(Data provided)
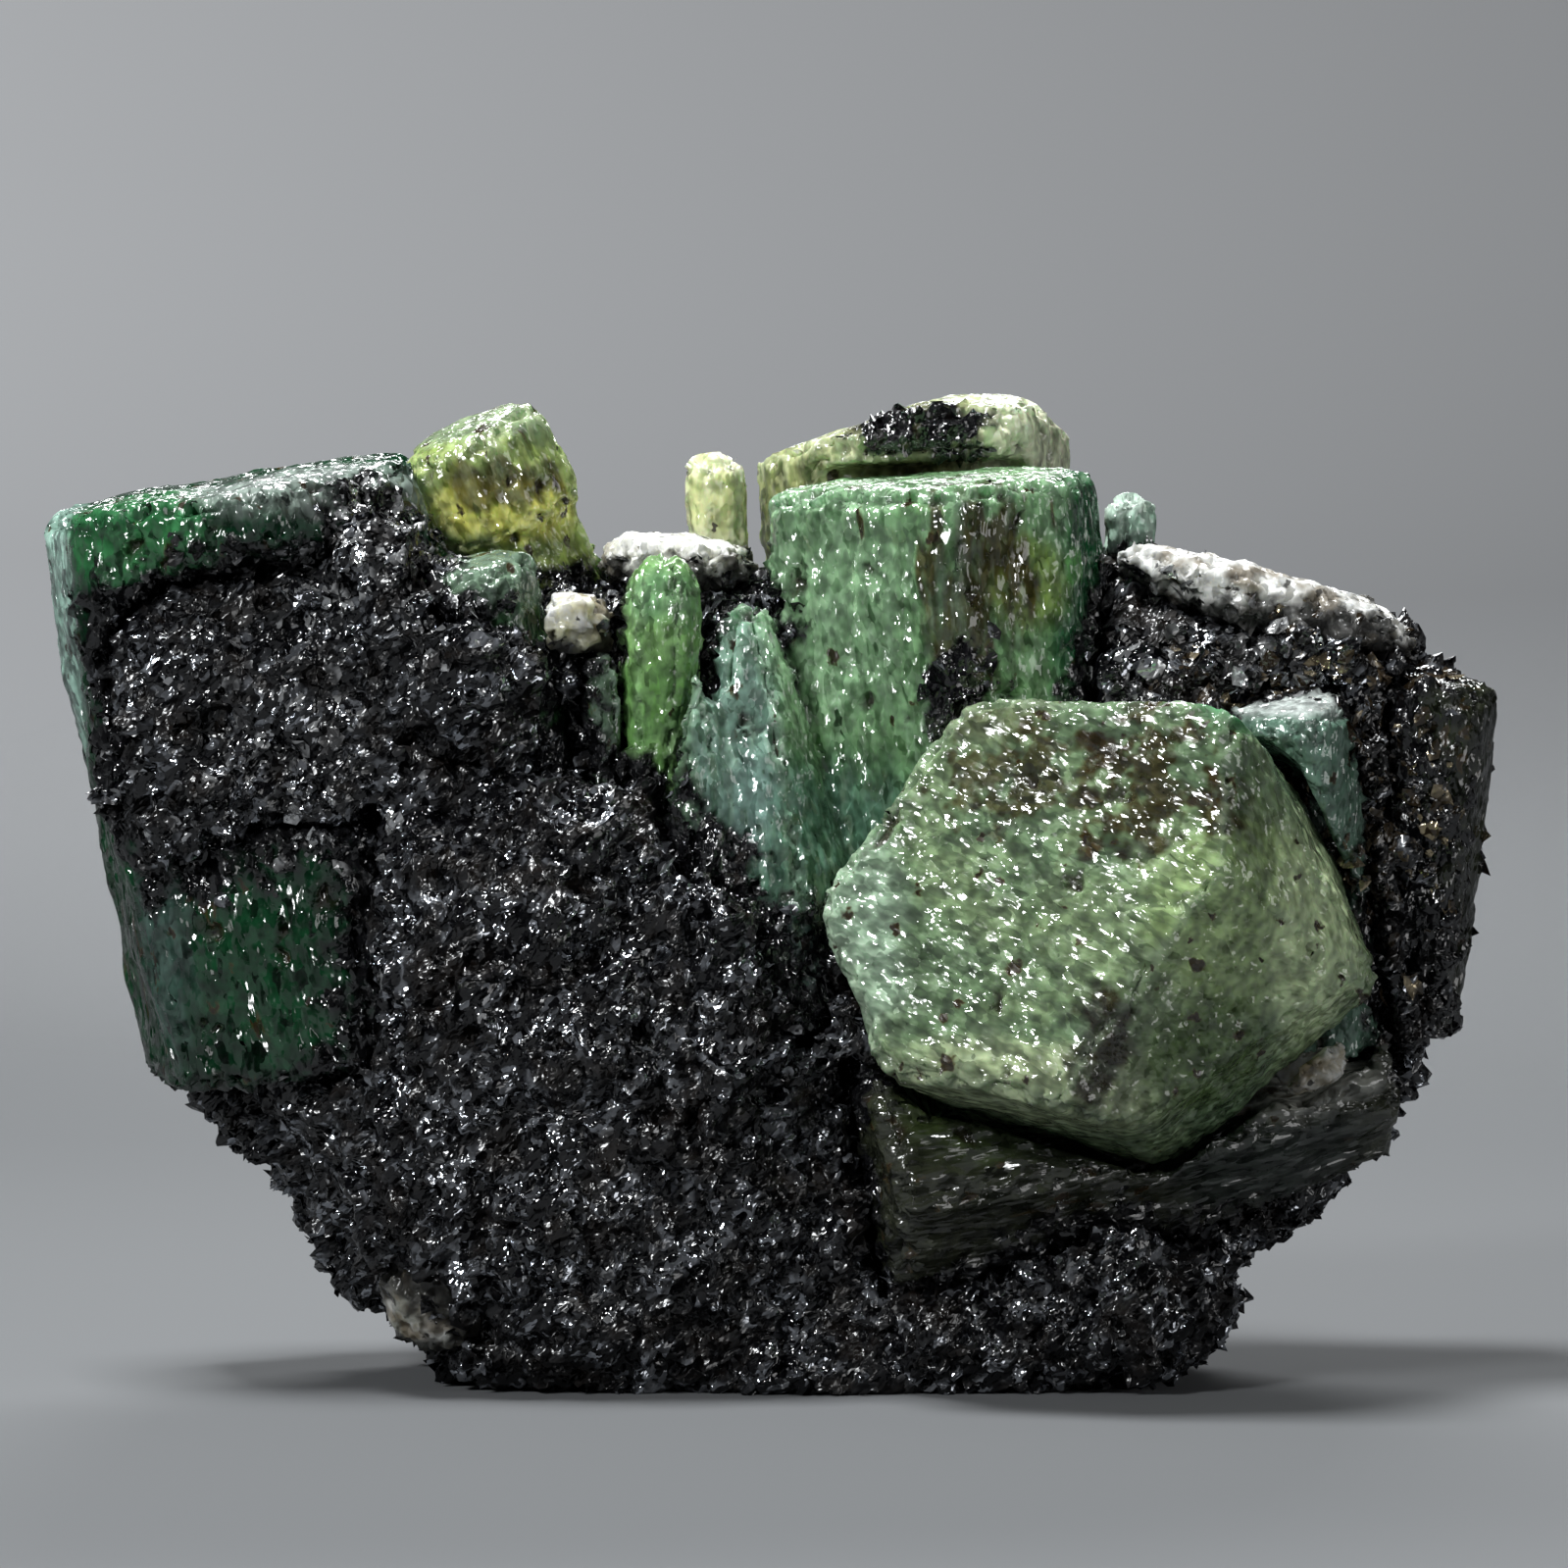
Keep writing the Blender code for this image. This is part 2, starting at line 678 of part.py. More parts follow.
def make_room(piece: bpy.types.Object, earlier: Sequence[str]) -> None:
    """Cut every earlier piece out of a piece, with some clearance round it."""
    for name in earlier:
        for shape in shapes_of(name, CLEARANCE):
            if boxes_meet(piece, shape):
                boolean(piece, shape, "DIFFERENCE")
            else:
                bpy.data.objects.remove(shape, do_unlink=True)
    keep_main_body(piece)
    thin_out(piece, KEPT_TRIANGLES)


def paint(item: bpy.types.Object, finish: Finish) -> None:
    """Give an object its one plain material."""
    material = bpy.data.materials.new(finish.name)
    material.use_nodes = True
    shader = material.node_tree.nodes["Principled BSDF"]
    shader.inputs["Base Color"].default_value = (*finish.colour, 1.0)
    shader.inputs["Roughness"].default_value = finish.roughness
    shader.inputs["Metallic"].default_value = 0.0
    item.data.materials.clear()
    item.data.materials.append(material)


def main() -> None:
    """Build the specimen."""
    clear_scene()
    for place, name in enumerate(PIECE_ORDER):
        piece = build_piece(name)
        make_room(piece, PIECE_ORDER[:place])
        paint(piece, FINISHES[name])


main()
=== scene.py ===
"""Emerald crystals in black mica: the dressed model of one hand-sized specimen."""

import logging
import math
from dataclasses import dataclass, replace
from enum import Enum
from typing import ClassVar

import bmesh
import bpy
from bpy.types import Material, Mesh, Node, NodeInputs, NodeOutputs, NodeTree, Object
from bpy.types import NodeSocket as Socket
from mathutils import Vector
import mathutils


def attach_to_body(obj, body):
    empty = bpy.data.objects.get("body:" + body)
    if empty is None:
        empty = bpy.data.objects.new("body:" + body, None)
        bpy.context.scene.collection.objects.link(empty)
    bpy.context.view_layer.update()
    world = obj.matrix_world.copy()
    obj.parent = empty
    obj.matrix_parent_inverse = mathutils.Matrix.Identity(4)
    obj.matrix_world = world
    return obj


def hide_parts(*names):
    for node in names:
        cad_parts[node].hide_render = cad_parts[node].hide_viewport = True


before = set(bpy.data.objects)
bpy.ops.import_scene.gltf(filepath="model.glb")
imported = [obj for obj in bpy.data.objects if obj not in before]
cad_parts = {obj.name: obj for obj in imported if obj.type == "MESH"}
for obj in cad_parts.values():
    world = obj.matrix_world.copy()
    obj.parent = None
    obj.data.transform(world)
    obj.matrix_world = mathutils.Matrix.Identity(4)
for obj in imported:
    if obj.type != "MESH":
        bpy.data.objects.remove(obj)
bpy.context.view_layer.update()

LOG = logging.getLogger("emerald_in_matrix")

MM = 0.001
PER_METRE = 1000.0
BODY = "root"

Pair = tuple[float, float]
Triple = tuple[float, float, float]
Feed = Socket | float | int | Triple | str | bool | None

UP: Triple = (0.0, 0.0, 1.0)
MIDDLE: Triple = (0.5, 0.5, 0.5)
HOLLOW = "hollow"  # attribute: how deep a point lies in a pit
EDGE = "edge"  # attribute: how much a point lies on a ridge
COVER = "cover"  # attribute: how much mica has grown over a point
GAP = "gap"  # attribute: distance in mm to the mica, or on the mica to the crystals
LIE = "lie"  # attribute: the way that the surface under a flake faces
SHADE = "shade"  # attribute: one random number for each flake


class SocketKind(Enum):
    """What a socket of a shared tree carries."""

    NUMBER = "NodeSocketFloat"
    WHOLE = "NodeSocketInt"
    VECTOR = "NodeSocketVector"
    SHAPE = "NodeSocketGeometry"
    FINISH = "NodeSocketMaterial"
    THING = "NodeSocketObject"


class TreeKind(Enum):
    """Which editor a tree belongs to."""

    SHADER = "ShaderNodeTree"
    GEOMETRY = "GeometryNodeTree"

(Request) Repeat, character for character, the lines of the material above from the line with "def main() ->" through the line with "bpy.data.objects.remove(obj)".

(Output for this task)
def main() -> None:
    """Build the specimen."""
    clear_scene()
    for place, name in enumerate(PIECE_ORDER):
        piece = build_piece(name)
        make_room(piece, PIECE_ORDER[:place])
        paint(piece, FINISHES[name])


main()
=== scene.py ===
"""Emerald crystals in black mica: the dressed model of one hand-sized specimen."""

import logging
import math
from dataclasses import dataclass, replace
from enum import Enum
from typing import ClassVar

import bmesh
import bpy
from bpy.types import Material, Mesh, Node, NodeInputs, NodeOutputs, NodeTree, Object
from bpy.types import NodeSocket as Socket
from mathutils import Vector
import mathutils


def attach_to_body(obj, body):
    empty = bpy.data.objects.get("body:" + body)
    if empty is None:
        empty = bpy.data.objects.new("body:" + body, None)
        bpy.context.scene.collection.objects.link(empty)
    bpy.context.view_layer.update()
    world = obj.matrix_world.copy()
    obj.parent = empty
    obj.matrix_parent_inverse = mathutils.Matrix.Identity(4)
    obj.matrix_world = world
    return obj


def hide_parts(*names):
    for node in names:
        cad_parts[node].hide_render = cad_parts[node].hide_viewport = True


before = set(bpy.data.objects)
bpy.ops.import_scene.gltf(filepath="model.glb")
imported = [obj for obj in bpy.data.objects if obj not in before]
cad_parts = {obj.name: obj for obj in imported if obj.type == "MESH"}
for obj in cad_parts.values():
    world = obj.matrix_world.copy()
    obj.parent = None
    obj.data.transform(world)
    obj.matrix_world = mathutils.Matrix.Identity(4)
for obj in imported:
    if obj.type != "MESH":
        bpy.data.objects.remove(obj)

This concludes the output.